Frequently Asked Questions
What is the biggest difference between a prototype and a production-ready application?
A prototype focuses entirely on verifying a concept, often utilizing hard-coded values, single-instance servers, and loose security. Production-ready applications require decoupled architectures, automated CI/CD pipelines, robust database indexing, and strict compliance layers to handle real traffic reliably.
Why does site speed matter so much for an early-stage B2B startup in Detroit?
Speed acts as an instant proxy for institutional credibility and technical competence. Data shows a 0.1 second improvement in mobile site speed can increase retail conversion rates by 8.4%, making performance a critical differentiator when pitching to regional enterprises.
How should our Detroit startup handle data privacy and security compliance?

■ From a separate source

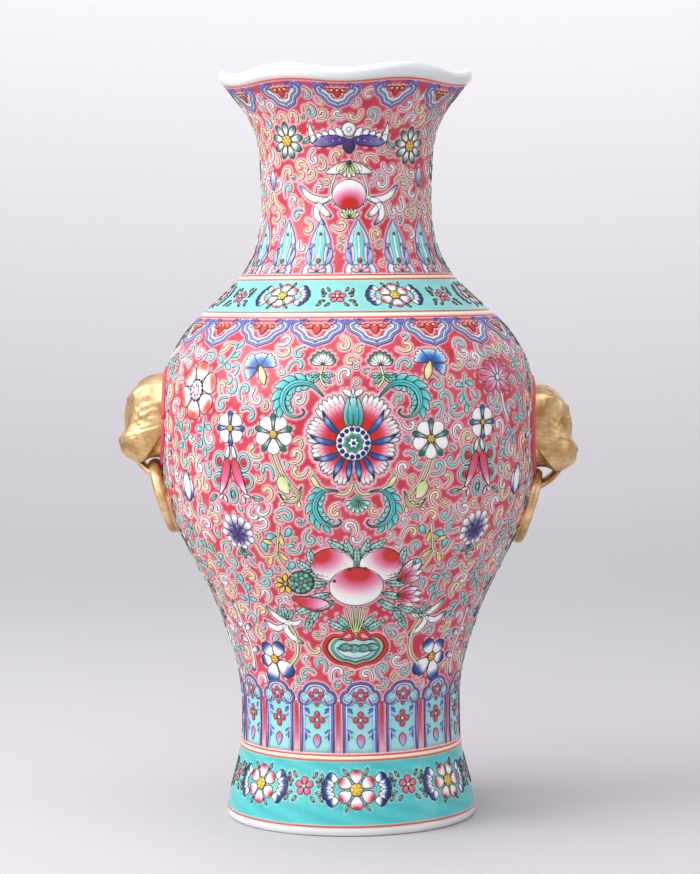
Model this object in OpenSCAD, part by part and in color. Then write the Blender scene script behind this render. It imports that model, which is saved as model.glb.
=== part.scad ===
// Famille-rose baluster vase: porcelain sections thrown one by one and luted
// together, a six-lobed lip, and two gilt lion masks that bite fixed rings.
// Millimetres. +Z is up, the masks stand on the X axis, the painted front faces -Y.
// The origin is the centre of the footprint.

/* [Body] */
// Height from the table to the top of the lip's lobes
total_h = 460; // [430:1:490]
// Largest diameter of the body
body_d = 231.2; // [220:0.2:242]
// Wall thickness, measured square to the wall
wall = 5; // [3.5:0.1:7]

/* [Foot] */
// Height of the underside of the base floor above the table
floor_z = 26; // [22:1:30]
// Thickness of the base floor
floor_t = 6; // [4:0.5:8]
// Width of the bare ring that the vase stands on
rest_w = 6.5; // [4:0.5:8]

/* [Lip] */
// Number of lobes round the lip
lobes = 6; // [4:1:8]
// How far the lobes rise and fall about the middle height of the lip
lobe_rise = 2.2; // [0:0.1:3]
// How far the rolled lip stands out past the collar
lip_roll = 4.2; // [2:0.1:6]

/* [Handles] */
// Height of the muzzles on a vase 460 mm tall, halfway between the two sides
mask_z = 230; // [222:1:238]
// How much higher the left handle sits than the right one
stagger = 8; // [0:0.5:10]
// How far a mask's brow stands out from its own upright axis
mask_r = 26.5; // [22:0.5:28]
// Outside diameter of the rings
ring_d = 48; // [44:0.5:50]
// Thickness of the rings
ring_t = 5; // [4:0.2:6]
// Lean of the rings, which follow the wall inwards
ring_lean = 17; // [14:0.5:19]

/* [Hidden] */
// Height and girth that the outline's numbers are written for
DRAWN_H = 460;
DRAWN_D = 231.2;
KZ = total_h / DRAWN_H;
KR = body_d / DRAWN_D;

// Outer outline, foot to collar: [height, radius] where the curve changes.
OUTLINE = [
    [8, 76.5], [20, 74.2], [34, 70.4], [60, 66.8], [88, 68.7], [115, 75.8],
    [145, 88.2], [168, 100.2], [188, 109.2], [212, 114.3], [240, 115.6],
    [272, 113.2], [291, 106], [306, 94.3], [324, 74.7], [335, 64.2],
    [347, 57.2], [362, 53.3], [388, 52.3], [406, 52.8], [420, 55.2],
    [433, 60.8], [449, 74]
];

// Heights where one thrown section is luted to the next
JOINT_FOOT = 46 * KZ;
JOINT_BELLY = 240 * KZ;
JOINT_NECK = 333 * KZ;
JOINT_MOUTH = 426 * KZ;
// The red line under the lip, where the collar ends and the roll begins
LIP_LINE = 449 * KZ;
// Height of one conical step of a section's wall
STEP = 6;
// The two sides that carry a handle
LEFT = -1;
RIGHT = 1;

ROUND = 120;
$fn = ROUND;

WHITE = [0.95, 0.95, 0.93];
ROSE = [0.87, 0.38, 0.47];
TURQUOISE = [0.42, 0.83, 0.78];
GILT = [0.76, 0.58, 0.28];

// ---- outline as a smooth curve through its points ----

function knot_z(i) = OUTLINE[i][0] * KZ;
function knot_r(i) = OUTLINE[i][1] * KR;
function last() = len(OUTLINE) - 1;
function rise(i) = (knot_r(i + 1) - knot_r(i)) / (knot_z(i + 1) - knot_z(i));
// Slope at point i: the slopes on each side of it, the nearer one counting more
function slope(i) =
    i == 0 ? rise(0) :
    i == last() ? rise(last() - 1) :
    let (a = knot_z(i) - knot_z(i - 1), b = knot_z(i + 1) - knot_z(i))
        (rise(i - 1) * b + rise(i) * a) / (a + b);
function span(z, i = 0) = i >= last() - 1 || z <= knot_z(i + 1) ? i : span(z, i + 1);

// Outer radius at height z, as a cubic between the two nearest points
function outer_r(z) =
    let (i = span(z), h = knot_z(i + 1) - knot_z(i), t = (z - knot_z(i)) / h)
        knot_r(i) * (1 - 3 * t * t + 2 * t * t * t)
        + knot_r(i + 1) * (3 * t * t - 2 * t * t * t)
        + slope(i) * h * (t - 2 * t * t + t * t * t)
        + slope(i + 1) * h * (t * t * t - t * t);
function wall_slope(z) = (outer_r(z + 0.5) - outer_r(z - 0.5));
// Inner radius: the wall's thickness is kept square to its slope
function inner_r(z) = outer_r(z) - wall * sqrt(1 + pow(wall_slope(z), 2));
function steps(z0, z1) =
    let (n = ceil((z1 - z0) / STEP)) [for (i = [0 : n]) z0 + (z1 - z0) * i / n];

// ---- thrown sections ----

// A section's wall between two heights, as a ring of short cones
module section_wall(z0, z1) {
    zs = steps(z0, z1);
    n = len(zs) - 1;
    rotate_extrude()
        polygon(concat(
            [for (z = zs) [outer_r(z), z]],
            [for (i = [n : -1 : 0]) [inner_r(zs[i]), zs[i]]]));
}

// The same section without its hollow, used to fit the handles to the wall
module section_core(z0, z1) {
    rotate_extrude()
        polygon(concat([[0, z0]], [for (z = steps(z0, z1)) [outer_r(z), z]], [[0, z1]]));
}

module body_core() {
    section_core(JOINT_FOOT, JOINT_BELLY);
    section_core(JOINT_BELLY, JOINT_NECK);
}

// Radius of the seat that the base floor is luted into
function seat_r() = inner_r(floor_z + floor_t);

// Flared foot: rolled white rim, bare standing ring, and a seat for the floor
module foot() {
    rim_z = knot_z(0);
    rim_r = knot_r(0);
    rest_r = rim_r - 2.6;
    edge = [for (a = [-80 : 20 : 0]) [rest_r + 2.9 * cos(a), 4 + 4 * sin(a)]];
    zs = steps(rim_z, JOINT_FOOT);
    seat_top = floor_z + floor_t;
    inner_zs = steps(seat_top, JOINT_FOOT);
    color(TURQUOISE)
        rotate_extrude()
            polygon(concat(
                [[rest_r - rest_w, 0], [rest_r, 0]],
                edge,
                [for (z = zs) [outer_r(z), z]],
                [for (i = [len(inner_zs) - 1 : -1 : 0]) [inner_r(inner_zs[i]), inner_zs[i]]],
                [[seat_r(), floor_z], [seat_r() + 0.8, floor_z - 2], [rest_r - rest_w - 1, 3]]));
}

// Disc that closes the body inside the foot
module base_floor() {
    color(WHITE)
        translate([0, 0, floor_z])
            cylinder(h = floor_t, r = seat_r());
}

module lower_body() {
    color(ROSE) section_wall(JOINT_FOOT, JOINT_BELLY);
}

module upper_body() {
    color(ROSE) section_wall(JOINT_BELLY, JOINT_NECK);
}

module neck() {
    color(ROSE) section_wall(JOINT_NECK, JOINT_MOUTH);
}

// ---- six-lobed mouth ----

MOUTH_SIDES = 96;
LIP_TOP = total_h - lobe_rise;
LIP_MID = (LIP_LINE + LIP_TOP) / 2 + 0.6;
LIP_OUT = outer_r(LIP_LINE) + lip_roll;

// Outline of the mouth at its middle height: collar up, round the roll, and down inside
MOUTH_OUTLINE = concat(
    [for (z = steps(JOINT_MOUTH, LIP_LINE)) [outer_r(z), z]],
    [
        [LIP_OUT - 0.9, LIP_MID - 2.6], [LIP_OUT, LIP_MID],
        [LIP_OUT - 0.5, LIP_TOP - 2], [LIP_OUT - 2.1, LIP_TOP - 0.4],
        [LIP_OUT - 4.2, LIP_TOP], [LIP_OUT - 6.4, LIP_TOP - 1.1],
        [LIP_OUT - 8.6, LIP_TOP - 4]
    ],
    [for (z = [LIP_LINE - 3, LIP_LINE - 9, LIP_LINE - 16, JOINT_MOUTH]) [inner_r(z), z]]);

// The wave dies away down the collar, so the mouth meets the neck on a flat ring
function wave(z, a) =
    -lobe_rise * cos(lobes * a) * pow(max(0, z - JOINT_MOUTH) / (LIP_TOP - JOINT_MOUTH), 1.6);

module mouth() {
    m = len(MOUTH_OUTLINE);
    n = MOUTH_SIDES;
    points = [
        for (k = [0 : n - 1], p = MOUTH_OUTLINE)
            let (a = 360 * k / n)
                [p[0] * sin(a), -p[0] * cos(a), p[1] + wave(p[1], a)]
    ];
    faces = [
        for (k = [0 : n - 1], j = [0 : m - 1])
            let (k2 = (k + 1) % n, j2 = (j + 1) % m)
                [k * m + j, k * m + j2, k2 * m + j2, k2 * m + j]
    ];
    color(WHITE) polyhedron(points, faces, convexity = 6);
}

// ---- handles: a press-moulded mask, its lower jaw, and a ring luted to the wall ----

MASK_X = 113 * KR;
MUZZLE_R = 12;
// Mouth of the mask: a tunnel from side to side
BITE_X = MASK_X + 9.5;
BITE_R = 12.1;
BITE_DROP = 21.3;
// Lower jaw: a strip bent round this centre, hung from the upper lip
JAW_X = MASK_X + 5;
JAW_DROP = 7;
JAW_R = 15.3;
JAW_T = 4.9;
JAW_W = 26;
LIP_DROP = 13.6;

// Half outline of the head: [distance out, height above the muzzle]
HEAD = [
    [19, -13.6], [23.5, -9], [25.5, -3], [26, 6], [mask_r, 16], [mask_r - 1, 25],
    [mask_r - 4, 32], [mask_r - 10.5, 38], [mask_r - 19, 42], [0, 43.5]
];
CAVITY_IN = 5.5;

function side_z(side) = mask_z * KZ - side * stagger / 2;

// Pieces are drawn on the +X side and mirrored across for the left
module on_side(side) {
    mirror([side < 0 ? 1 : 0, 0, 0]) children();
}

module mask(side) {
    z0 = side_z(side);
    color(GILT)
        difference() {
            union() {
                translate([MASK_X, 0, z0])
                    rotate_extrude() polygon(concat([[0, -LIP_DROP]], HEAD));
                translate([MASK_X + 18.5, 0, z0]) sphere(r = MUZZLE_R);
            }
            body_core();
            translate([BITE_X, 0, z0 - BITE_DROP])
                rotate([90, 0, 0]) cylinder(h = 80, r = BITE_R, center = true);
            translate([MASK_X, 0, z0 - LIP_DROP - 20]) cube([60, 80, 40], center = true);
            translate([MASK_X, 0, z0])
                rotate_extrude()
                    polygon([
                        [0, -3], [17, -3], [mask_r - CAVITY_IN, 6], [mask_r - CAVITY_IN, 24],
                        [mask_r - CAVITY_IN - 5, 31], [0, 35]
                    ]);
        }
}

// Strip that closes the mouth under the ring and ties back to the wall
module jaw(side) {
    z0 = side_z(side);
    color(GILT)
        difference() {
            intersection() {
                translate([JAW_X, 0, z0 - JAW_DROP])
                    rotate([90, 0, 0])
                        difference() {
                            cylinder(h = JAW_W, r = JAW_R, center = true);
                            cylinder(h = JAW_W + 2, r = JAW_R - JAW_T, center = true);
                        }
                translate([MASK_X + 1, 0, z0 - 60]) cylinder(h = 60 - LIP_DROP, r = 19.5);
            }
            body_core();
        }
}

RING_R = (ring_d - ring_t) / 2;
// Centre of the ring's lowest point: how far it stands off the wall, and its drop below
// the muzzle. It stands off by less than the ring's radius, so the ring is let into the wall.
RING_OFF = 2.5;
RING_FOOT_DROP = 55.6;

module ring(side) {
    z0 = side_z(side) - RING_FOOT_DROP;
    color(GILT)
        difference() {
            translate([outer_r(z0) + RING_OFF, 0, z0])
                rotate([0, ring_lean, 0])
                    translate([0, 0, RING_R])
                        rotate([0, 90, 0])
                            rotate_extrude() translate([RING_R, 0]) circle(d = ring_t, $fn = 32);
            body_core();
        }
}

module mask_left() { on_side(LEFT) mask(LEFT); }
module mask_right() { on_side(RIGHT) mask(RIGHT); }
module jaw_left() { on_side(LEFT) jaw(LEFT); }
module jaw_right() { on_side(RIGHT) jaw(RIGHT); }
module ring_left() { on_side(LEFT) ring(LEFT); }
module ring_right() { on_side(RIGHT) ring(RIGHT); }

foot();
base_floor();
lower_body();
upper_body();
neck();
mouth();
mask_left();
mask_right();
jaw_left();
jaw_right();
ring_left();
ring_right();
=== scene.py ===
import math

import bpy
import numpy as np
from mathutils import Matrix, Vector, kdtree


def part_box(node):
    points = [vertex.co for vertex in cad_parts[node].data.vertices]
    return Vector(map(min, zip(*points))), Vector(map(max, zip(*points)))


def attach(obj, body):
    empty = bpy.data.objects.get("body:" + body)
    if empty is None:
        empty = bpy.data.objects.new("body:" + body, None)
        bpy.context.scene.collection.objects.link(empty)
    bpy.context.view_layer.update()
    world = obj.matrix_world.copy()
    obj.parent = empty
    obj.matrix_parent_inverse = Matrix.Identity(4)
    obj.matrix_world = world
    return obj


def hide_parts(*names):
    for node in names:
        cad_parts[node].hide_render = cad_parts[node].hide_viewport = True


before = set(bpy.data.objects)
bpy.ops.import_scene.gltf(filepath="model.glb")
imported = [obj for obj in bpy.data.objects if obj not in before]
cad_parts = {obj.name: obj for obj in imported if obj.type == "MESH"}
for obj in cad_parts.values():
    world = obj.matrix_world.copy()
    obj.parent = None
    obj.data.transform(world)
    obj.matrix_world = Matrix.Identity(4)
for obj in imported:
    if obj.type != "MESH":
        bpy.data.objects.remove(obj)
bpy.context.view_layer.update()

# Lengths below are in millimetres and angles in degrees, until a mesh is made.
# theta runs round the vase: 0 is the painted front (-Y), +90 is the +X side.
MM = 0.001
RNG = np.random.default_rng(18)


# ---------------------------------------------------------------- the wall

SECTIONS = ("foot", "lower_body", "upper_body", "neck", "mouth")
LOBES = 6
PROBE_ANGLE = math.radians(90 / LOBES)  # where the lip's wave passes through zero


def node_box(name):
    """Lowest and highest corner of a CAD node, in millimetres."""
    low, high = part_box(name)
    return np.array(low) / MM, np.array(high) / MM


TOP_Z = node_box("mouth")[1][2]
JOINT_Z = {name: node_box(name)[0][2] for name in SECTIONS}
COLLAR_Z = JOINT_Z["mouth"]
FLARE_Z = 8.0          # where the flare of the foot ends above its rolled rim
RIM_Z = 5.8            # red line above the white foot rim
FOOT_LINE = 46.0       # heights of the double lines between the bands
SHOULDER_LINE = 311.0
NECK_LINE = 333.0
LIP_Z = TOP_Z - 11.0   # red line under the white lip
WALL = 5.0             # thickness of the porcelain
GROUND_T = 0.3         # thickness of the enamel ground over it


def probe(z, outside):
    """Radius of the CAD wall at height z, from outside or from the axis."""
    name = [n for n in SECTIONS if JOINT_Z[n] <= z][-1]
    away = Vector((math.sin(PROBE_ANGLE), -math.cos(PROBE_ANGLE), 0))
    start = away * (0.3 if outside else 0.0) + Vector((0, 0, z * MM))
    hit, place, _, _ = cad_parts[name].ray_cast(start, -away if outside else away)
    return math.hypot(place.x, place.y) / MM if hit else None


def smooth(values, width):
    """Gaussian blur of evenly spaced values, with straight ends."""
    k = int(width * 4)
    kernel = np.exp(-0.5 * (np.arange(-k, k + 1) / width) ** 2)
    ends = (2 * values[0] - values[k:0:-1], values, 2 * values[-1] - values[-2:-k - 2:-1])
    return np.convolve(np.concatenate(ends), kernel / kernel.sum(), "valid")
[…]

Implement data encryption at rest and in transit, adopt the principle of least privilege for cloud access, and run automated vulnerability scanning. When operating in ecosystems like automotive, advanced manufacturing, or healthcare, aligning with frameworks like SOC 2 or ISO 27001 early prevents costly rebuilds.
Should we build our application as a monolith or use microservices?
A modular monolith is generally best for early-stage startups. It allows rapid iteration without the complex networking overhead of microservices, while clean boundaries between domains make it easy to split components into independent services when scaling demands it.